Belief dynamics and the role of epistemic peership in identity construction

Mark Ohan Karatoprak

The drive for social inclusion has been observed to impact both individual beliefs and their corresponding behaviors. An individual’s uncertainty regarding their position within their affiliated groups has been identified as a factor contributing to the spread of conspiratorial ideation and extreme beliefs. The following paper introduces a model of belief dynamics adapted from predictive brain models which attempts to consolidate a broad range of existing psychology literature. It predicts that individuals will attempt to resolve perceived divergence from the beliefs of their affiliated groups by adjustments to their ideological positions. The model defines this as one strategy of uncertainty mitigation in social contexts.

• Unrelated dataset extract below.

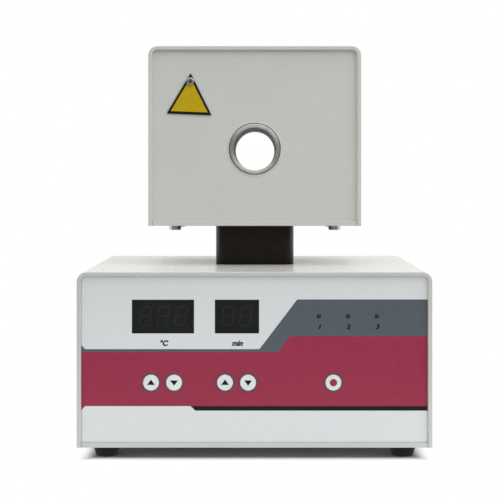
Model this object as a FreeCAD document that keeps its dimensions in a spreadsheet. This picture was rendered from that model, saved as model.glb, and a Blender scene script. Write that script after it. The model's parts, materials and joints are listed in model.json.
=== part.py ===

In three experiments, participants were asked to indicate their beliefs regarding a range of topics and the importance of those topics to their identities. Their responses were used to generate the illusion of a group of participants with similar beliefs. Participants were shown fabricated results indicating their divergence in opinion on one particular topic out of the range of topics and then given the opportunity to change their position on that topic. We found participants were more likely to change their endorsement of particular statements to reflect group opinion if they identified strongly with the beliefs used to generate the group. These results suggest that individual endorsements are influenced by others with whom they share a range of ideological positions.